— start PROVIDED MATERIAL —
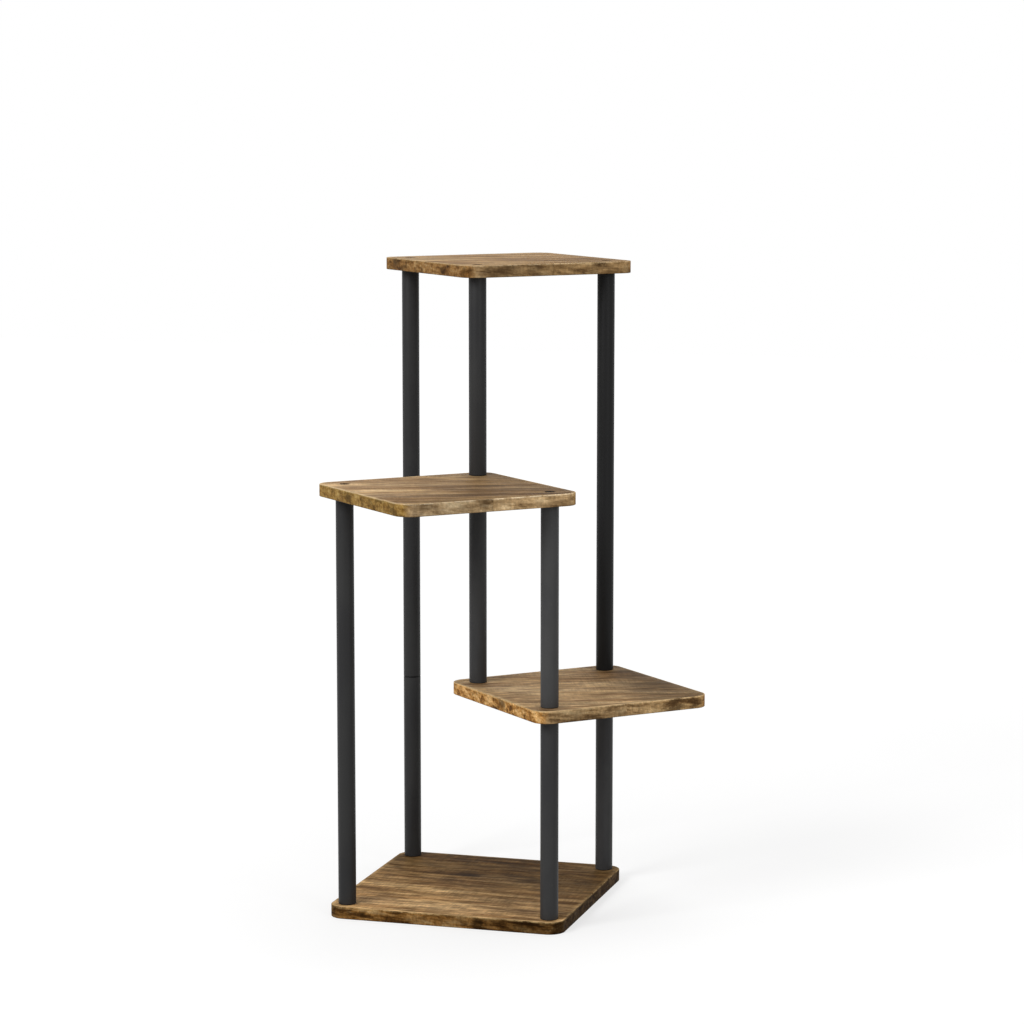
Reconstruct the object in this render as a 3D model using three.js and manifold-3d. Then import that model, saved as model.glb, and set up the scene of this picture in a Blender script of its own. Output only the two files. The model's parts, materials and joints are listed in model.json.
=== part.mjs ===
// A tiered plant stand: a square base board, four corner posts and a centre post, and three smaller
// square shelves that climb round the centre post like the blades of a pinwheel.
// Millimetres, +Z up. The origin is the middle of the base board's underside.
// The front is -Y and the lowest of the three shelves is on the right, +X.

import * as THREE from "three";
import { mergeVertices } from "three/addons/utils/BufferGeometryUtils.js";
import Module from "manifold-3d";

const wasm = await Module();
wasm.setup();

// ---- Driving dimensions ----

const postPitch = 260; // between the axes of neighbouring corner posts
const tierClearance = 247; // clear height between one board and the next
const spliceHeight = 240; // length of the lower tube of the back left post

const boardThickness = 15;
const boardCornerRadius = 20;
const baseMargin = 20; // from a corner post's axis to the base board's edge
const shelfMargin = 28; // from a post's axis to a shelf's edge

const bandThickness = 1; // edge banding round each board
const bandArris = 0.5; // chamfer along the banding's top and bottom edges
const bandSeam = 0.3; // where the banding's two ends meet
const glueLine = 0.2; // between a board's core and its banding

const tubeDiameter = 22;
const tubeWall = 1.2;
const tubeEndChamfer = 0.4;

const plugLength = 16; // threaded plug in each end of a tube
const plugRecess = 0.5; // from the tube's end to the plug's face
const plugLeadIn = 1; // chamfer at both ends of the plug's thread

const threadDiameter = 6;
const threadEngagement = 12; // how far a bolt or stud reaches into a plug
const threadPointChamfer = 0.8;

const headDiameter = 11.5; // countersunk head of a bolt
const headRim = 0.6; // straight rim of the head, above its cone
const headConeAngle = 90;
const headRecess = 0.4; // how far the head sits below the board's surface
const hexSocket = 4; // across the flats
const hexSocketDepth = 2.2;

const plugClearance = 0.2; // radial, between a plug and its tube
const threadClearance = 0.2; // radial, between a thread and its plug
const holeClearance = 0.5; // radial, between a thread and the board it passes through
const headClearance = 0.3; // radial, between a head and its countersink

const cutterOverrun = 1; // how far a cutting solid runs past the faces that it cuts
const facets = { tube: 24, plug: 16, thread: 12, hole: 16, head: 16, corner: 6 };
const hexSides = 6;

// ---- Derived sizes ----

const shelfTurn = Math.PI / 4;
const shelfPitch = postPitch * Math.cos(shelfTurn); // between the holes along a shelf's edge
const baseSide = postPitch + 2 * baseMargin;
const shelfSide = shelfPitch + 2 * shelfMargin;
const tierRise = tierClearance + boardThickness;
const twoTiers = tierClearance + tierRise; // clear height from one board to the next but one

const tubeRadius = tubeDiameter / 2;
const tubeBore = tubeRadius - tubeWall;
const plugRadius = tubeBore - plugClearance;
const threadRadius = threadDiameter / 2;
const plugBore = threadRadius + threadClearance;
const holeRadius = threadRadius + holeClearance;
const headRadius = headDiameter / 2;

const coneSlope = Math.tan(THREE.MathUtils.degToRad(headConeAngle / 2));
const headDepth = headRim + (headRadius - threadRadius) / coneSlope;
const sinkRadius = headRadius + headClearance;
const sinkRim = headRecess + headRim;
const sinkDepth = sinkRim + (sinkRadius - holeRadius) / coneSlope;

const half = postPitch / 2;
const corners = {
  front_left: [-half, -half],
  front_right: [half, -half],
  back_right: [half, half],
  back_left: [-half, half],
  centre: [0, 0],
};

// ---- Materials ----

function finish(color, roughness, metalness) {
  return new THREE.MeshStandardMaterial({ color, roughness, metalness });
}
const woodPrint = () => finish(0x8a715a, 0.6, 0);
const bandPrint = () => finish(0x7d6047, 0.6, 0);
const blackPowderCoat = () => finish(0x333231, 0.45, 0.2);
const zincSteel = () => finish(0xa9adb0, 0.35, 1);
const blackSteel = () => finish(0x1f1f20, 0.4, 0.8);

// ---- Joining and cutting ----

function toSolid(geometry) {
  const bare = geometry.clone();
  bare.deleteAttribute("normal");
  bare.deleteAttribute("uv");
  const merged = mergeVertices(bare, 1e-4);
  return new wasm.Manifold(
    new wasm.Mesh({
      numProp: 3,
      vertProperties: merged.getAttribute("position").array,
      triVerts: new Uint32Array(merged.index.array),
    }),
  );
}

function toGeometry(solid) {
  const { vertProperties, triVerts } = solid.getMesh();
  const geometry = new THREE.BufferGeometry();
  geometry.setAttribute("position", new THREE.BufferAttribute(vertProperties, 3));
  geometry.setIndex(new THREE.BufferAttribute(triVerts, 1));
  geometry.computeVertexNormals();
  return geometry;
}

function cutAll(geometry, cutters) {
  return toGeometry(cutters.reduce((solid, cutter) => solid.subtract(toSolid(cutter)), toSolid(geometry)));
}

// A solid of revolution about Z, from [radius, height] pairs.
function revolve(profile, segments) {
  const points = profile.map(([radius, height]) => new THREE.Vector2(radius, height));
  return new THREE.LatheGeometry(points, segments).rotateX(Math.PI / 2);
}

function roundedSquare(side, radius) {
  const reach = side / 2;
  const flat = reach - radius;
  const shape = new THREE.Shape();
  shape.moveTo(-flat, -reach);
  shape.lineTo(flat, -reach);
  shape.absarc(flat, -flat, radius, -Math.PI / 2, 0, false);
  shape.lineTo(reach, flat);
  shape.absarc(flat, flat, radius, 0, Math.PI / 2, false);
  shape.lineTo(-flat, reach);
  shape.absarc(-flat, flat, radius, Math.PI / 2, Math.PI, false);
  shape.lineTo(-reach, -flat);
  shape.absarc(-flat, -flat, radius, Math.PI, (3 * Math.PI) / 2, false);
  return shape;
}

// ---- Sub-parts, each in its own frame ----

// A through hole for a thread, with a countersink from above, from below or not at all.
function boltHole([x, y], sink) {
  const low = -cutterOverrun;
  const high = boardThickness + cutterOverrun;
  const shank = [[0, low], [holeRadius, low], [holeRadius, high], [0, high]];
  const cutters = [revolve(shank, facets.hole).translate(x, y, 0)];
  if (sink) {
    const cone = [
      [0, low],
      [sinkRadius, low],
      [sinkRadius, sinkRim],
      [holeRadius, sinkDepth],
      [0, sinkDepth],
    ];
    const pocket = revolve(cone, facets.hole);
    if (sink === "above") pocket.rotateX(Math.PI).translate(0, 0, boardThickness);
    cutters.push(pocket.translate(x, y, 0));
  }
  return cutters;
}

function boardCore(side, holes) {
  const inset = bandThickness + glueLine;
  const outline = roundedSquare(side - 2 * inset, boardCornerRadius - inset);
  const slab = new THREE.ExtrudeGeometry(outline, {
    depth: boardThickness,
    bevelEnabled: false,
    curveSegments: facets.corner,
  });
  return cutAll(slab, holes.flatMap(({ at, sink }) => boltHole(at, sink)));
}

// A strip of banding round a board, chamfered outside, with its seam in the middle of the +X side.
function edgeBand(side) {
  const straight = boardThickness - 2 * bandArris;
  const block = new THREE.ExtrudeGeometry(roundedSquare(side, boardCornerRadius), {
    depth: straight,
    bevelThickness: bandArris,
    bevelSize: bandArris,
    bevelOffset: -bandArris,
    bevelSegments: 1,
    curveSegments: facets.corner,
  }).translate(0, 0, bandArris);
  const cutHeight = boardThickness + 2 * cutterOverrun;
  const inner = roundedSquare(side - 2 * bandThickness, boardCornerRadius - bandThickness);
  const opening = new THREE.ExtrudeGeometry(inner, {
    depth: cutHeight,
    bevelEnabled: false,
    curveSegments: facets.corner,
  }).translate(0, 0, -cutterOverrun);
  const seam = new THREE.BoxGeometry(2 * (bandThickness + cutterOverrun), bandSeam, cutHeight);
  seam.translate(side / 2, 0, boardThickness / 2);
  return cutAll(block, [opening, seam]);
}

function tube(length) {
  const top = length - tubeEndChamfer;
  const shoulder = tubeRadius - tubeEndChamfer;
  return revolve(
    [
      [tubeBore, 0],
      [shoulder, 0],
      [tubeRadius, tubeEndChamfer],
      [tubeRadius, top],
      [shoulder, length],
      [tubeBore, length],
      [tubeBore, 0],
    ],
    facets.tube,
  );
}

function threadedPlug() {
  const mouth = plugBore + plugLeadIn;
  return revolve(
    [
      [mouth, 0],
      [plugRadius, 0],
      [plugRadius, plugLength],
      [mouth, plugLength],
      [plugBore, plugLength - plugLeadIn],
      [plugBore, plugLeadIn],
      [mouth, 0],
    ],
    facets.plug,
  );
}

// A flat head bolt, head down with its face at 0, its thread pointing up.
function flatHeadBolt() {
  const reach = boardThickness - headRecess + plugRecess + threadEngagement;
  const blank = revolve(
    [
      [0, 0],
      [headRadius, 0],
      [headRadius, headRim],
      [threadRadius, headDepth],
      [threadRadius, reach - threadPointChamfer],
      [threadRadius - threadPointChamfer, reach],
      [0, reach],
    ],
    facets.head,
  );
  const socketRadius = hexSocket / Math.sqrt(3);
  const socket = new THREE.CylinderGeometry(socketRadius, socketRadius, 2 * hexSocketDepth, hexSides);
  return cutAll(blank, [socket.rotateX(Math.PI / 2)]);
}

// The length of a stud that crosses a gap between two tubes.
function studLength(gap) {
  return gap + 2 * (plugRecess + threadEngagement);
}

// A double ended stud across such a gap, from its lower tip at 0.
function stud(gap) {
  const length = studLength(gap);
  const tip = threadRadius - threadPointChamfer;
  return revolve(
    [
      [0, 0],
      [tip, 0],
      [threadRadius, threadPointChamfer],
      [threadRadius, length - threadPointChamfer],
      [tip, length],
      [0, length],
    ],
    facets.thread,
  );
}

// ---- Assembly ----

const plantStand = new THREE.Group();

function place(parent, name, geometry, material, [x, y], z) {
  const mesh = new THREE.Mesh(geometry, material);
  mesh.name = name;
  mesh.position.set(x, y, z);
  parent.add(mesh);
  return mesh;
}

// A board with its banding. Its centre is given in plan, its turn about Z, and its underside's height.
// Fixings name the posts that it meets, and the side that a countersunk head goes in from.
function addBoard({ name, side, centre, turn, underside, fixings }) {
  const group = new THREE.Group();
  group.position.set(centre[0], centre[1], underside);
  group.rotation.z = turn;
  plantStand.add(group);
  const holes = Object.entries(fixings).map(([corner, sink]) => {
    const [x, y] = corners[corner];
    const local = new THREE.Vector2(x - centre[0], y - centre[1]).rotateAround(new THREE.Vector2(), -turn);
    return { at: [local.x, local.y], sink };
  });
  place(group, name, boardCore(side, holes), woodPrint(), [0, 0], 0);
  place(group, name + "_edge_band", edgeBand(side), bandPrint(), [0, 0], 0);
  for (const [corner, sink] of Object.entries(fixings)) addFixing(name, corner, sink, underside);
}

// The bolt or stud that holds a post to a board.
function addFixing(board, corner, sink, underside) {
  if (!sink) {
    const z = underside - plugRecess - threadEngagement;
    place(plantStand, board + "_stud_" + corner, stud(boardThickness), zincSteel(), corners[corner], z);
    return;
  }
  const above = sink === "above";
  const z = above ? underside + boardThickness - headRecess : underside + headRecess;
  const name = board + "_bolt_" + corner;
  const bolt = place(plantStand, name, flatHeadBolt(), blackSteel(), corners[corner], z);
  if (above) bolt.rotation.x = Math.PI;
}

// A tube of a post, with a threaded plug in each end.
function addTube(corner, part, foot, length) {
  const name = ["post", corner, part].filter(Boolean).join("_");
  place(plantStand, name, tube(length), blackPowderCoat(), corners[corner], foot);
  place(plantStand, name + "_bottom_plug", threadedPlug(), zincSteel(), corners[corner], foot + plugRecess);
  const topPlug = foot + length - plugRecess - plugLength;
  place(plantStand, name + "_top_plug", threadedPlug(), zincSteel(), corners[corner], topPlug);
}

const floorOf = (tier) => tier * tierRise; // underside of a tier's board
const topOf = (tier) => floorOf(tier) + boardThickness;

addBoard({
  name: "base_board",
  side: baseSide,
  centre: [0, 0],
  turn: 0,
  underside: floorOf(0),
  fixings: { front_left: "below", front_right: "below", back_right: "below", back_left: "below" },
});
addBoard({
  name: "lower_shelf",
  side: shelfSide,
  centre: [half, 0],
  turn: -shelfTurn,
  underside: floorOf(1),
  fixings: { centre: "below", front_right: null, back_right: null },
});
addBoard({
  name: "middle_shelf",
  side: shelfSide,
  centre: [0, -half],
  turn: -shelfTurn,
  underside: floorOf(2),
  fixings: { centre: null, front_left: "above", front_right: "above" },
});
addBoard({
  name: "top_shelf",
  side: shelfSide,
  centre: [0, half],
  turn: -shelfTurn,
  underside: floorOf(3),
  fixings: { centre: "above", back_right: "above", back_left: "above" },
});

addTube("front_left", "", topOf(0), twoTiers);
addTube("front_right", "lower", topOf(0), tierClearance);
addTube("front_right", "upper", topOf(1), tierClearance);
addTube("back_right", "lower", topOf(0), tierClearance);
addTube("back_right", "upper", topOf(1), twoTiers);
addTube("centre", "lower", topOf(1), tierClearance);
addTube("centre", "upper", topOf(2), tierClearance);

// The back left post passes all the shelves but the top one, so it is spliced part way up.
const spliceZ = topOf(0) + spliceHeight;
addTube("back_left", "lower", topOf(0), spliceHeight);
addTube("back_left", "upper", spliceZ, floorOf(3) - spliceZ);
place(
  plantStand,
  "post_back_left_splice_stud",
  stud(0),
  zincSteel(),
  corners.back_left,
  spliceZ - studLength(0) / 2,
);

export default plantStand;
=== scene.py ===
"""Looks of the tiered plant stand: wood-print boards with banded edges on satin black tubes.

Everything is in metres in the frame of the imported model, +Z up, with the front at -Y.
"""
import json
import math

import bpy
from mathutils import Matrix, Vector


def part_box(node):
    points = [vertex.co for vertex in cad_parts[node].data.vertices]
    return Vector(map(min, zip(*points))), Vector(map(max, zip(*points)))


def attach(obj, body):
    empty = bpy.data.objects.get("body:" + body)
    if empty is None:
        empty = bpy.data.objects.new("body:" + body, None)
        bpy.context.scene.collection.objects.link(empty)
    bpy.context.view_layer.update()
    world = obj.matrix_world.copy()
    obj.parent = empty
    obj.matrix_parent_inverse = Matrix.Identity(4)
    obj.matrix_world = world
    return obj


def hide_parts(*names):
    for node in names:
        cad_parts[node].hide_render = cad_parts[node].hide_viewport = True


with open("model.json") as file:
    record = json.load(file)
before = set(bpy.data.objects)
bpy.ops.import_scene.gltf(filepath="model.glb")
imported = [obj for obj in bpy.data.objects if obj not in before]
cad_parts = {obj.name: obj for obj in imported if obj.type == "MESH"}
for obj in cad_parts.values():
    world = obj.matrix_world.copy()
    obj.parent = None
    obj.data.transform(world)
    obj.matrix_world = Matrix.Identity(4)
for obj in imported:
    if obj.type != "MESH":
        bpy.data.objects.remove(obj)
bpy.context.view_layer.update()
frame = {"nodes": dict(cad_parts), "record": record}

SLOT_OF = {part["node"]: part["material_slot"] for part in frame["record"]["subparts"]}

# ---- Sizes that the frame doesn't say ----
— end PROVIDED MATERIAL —
| WHAT THIS TASK INVOLVES |
The lines to extract from the data above begin with the line containing "part way up." and end with the line containing "obj.matrix_parent_inverse = Matrix.Identity(4)". Extract them exactly, including both.

| TASK ANSWER |
// The back left post passes all the shelves but the top one, so it is spliced part way up.
const spliceZ = topOf(0) + spliceHeight;
addTube("back_left", "lower", topOf(0), spliceHeight);
addTube("back_left", "upper", spliceZ, floorOf(3) - spliceZ);
place(
  plantStand,
  "post_back_left_splice_stud",
  stud(0),
  zincSteel(),
  corners.back_left,
  spliceZ - studLength(0) / 2,
);

export default plantStand;
=== scene.py ===
"""Looks of the tiered plant stand: wood-print boards with banded edges on satin black tubes.

Everything is in metres in the frame of the imported model, +Z up, with the front at -Y.
"""
import json
import math

import bpy
from mathutils import Matrix, Vector


def part_box(node):
    points = [vertex.co for vertex in cad_parts[node].data.vertices]
    return Vector(map(min, zip(*points))), Vector(map(max, zip(*points)))


def attach(obj, body):
    empty = bpy.data.objects.get("body:" + body)
    if empty is None:
        empty = bpy.data.objects.new("body:" + body, None)
        bpy.context.scene.collection.objects.link(empty)
    bpy.context.view_layer.update()
    world = obj.matrix_world.copy()
    obj.parent = empty
    obj.matrix_parent_inverse = Matrix.Identity(4)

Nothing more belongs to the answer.